I regarded Mr. Beecher an orator, and have listened to his discourses on theology to his congregation with admiration; but his attacks on slavery were made perhaps with as little knowledge of the condition of the bondsmen as that distinguished kinswoman of his, Mrs. Harriet Beecher Stowe, has shown in her ideal novel, "Uncle Tom's Cabin." They produced a diseased state of public sentiment, and Demos, turned loose, strained the ties of love and kindred relations that bound the States by the compact, and precipitated secession and war on the South.

If slavery be considered a wrong, and no doubt it was, then, in justice to all concerned in its establishment in the United States and to the condition of the slaves in 1861 and the means resorted to for their liberation, it becomes a matter of impartial consideration, and when that day comes, the South will stand before the world vindicated, and the verdict will be both parties guilty, as will be shown hereafter.

Slavery was only made possible by bringing in ships negroes from Africa; and that was mainly done by the people of Old England, New England, and New York City. They were large ship owners. They sent their vessels for slaves, and obtained them by theft, by capturing them in the midnight glare of burning villages, or by purchase. They owned them all. They were indeed inhuman slave dealers. They sold some of them to all the thirteen colonies, and to the several States formed of them under the constitution, and they continued this slave trade legally until 1808, and illegally until 1862. (See "American Slave Trade," by J. R. Spears.)

In Old England the question of slavery was discussed calmly, with justice and common sense, and they arrived at an equitable decision—viz., that the government should compensate the owners for their property rights in persons held to labor or (in language undisguised) in slaves, and, as I have already stated, $100,000,000 was appropriated to purchase them and set them free, an act of justice to the owners.

In this land of freedom the pious people of the North (I speak plainly) sold their slaves to the planters in the South, and, with the slave money in their pockets, rejoiced that they were not like the people South, and as Pilate did (figuratively) they took water and washed their hands before the people, saying: "We are innocent of the sin of slavery now!"

Next, from causes already stated, like the crusaders to the Holy Land, the fanatical crowd came down South, and took the slaves that they once owned and sold from the purchasers, and forced the States to set them free without compensation.
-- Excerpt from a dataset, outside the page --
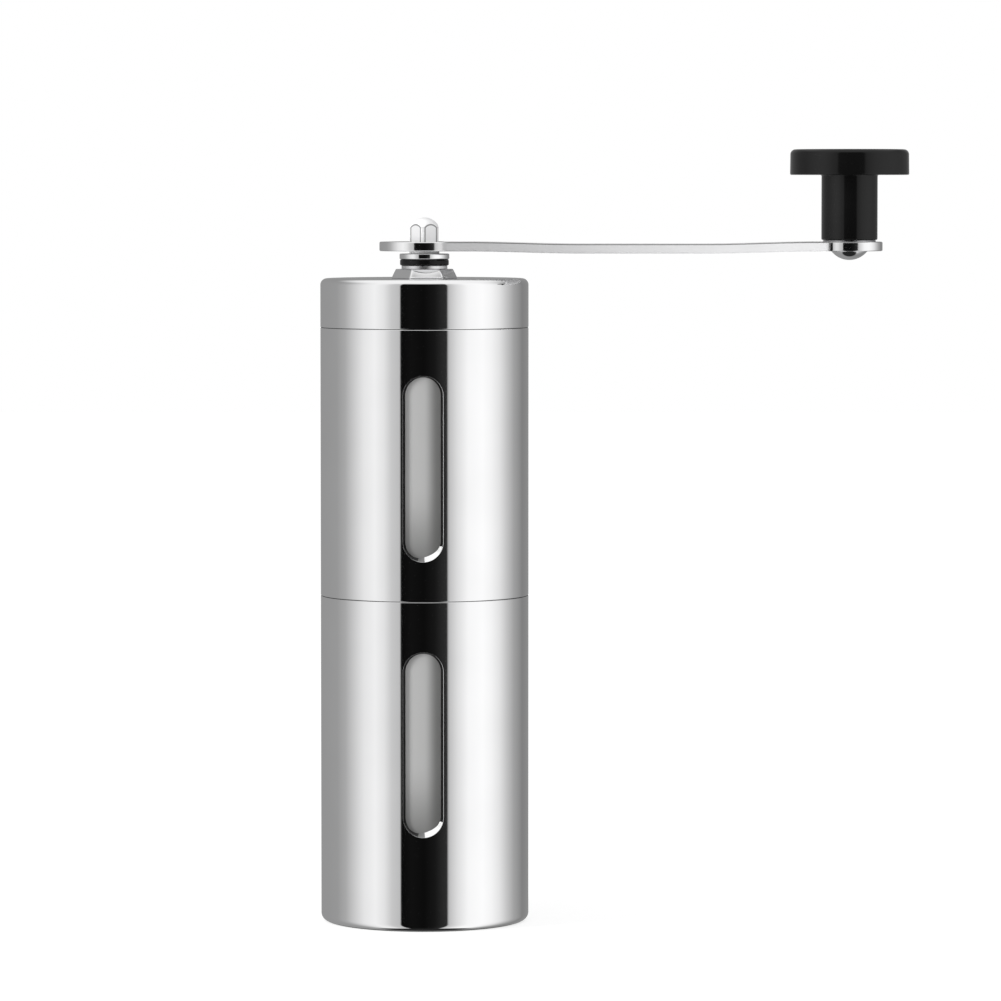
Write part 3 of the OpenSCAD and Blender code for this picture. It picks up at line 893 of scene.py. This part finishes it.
def make_lid_stack():
    make_nut()
    plain_ring("lid_ring", "lid_washer", LID_HOLE_R, 0.12 * MM,
               material=MATERIALS["satin_steel"])
    plain_ring("seal", "seal_ring", LID_HOLE_R, 0.4 * MM, material=MATERIALS["seal_black"])
    plain_ring("bush_cap", "bush_collar", SHAFT_R + 2 * FIT, 0.25 * MM)
    low, high = heights_of("lid_bush")
    flange_r = radius_of("lid_bush")
    flange_top = low + 1.5 * MM
    tube_r = LID_HOLE_R - FIT
    soft = 0.15 * MM
    turned("lid_sleeve_bush", "lid_bush", [
        (SHAFT_R + FIT, low, soft), (flange_r, low, soft), (flange_r, flange_top, soft),
        (tube_r, flange_top, soft), (tube_r, high, soft), (SHAFT_R + FIT, high, soft)])


# ---- the drive shaft

DRIVE_SIDES = 5
DRIVE_TURN = math.radians(-96)
DRIVE_LAND = 0.8 * MM    # width of the round land left between two flats
FLAT_STEPS = 20
LAND_STEPS = 5
DOME_R = SHAFT_R + 0.25 * MM
DOME_STEPS = 14
DOME_BREAK = 0.035       # the edge of the dome is broken by this angle
THREAD_R = 3.0 * MM
THREAD_PITCH = 1.0 * MM
THREAD_DEPTH = 0.5 * MM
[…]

By this act they took over $3,000,000,000 worth of private property from the owners—the greatest robbery ever committed on earth.

In the common courts of the country it has been adjudged, I believe, that the thief is a greater criminal than the receiver of the stolen property; but when the thieves steal the same property a second time, what should the sentence of the court be? Of that crime the North stands convicted.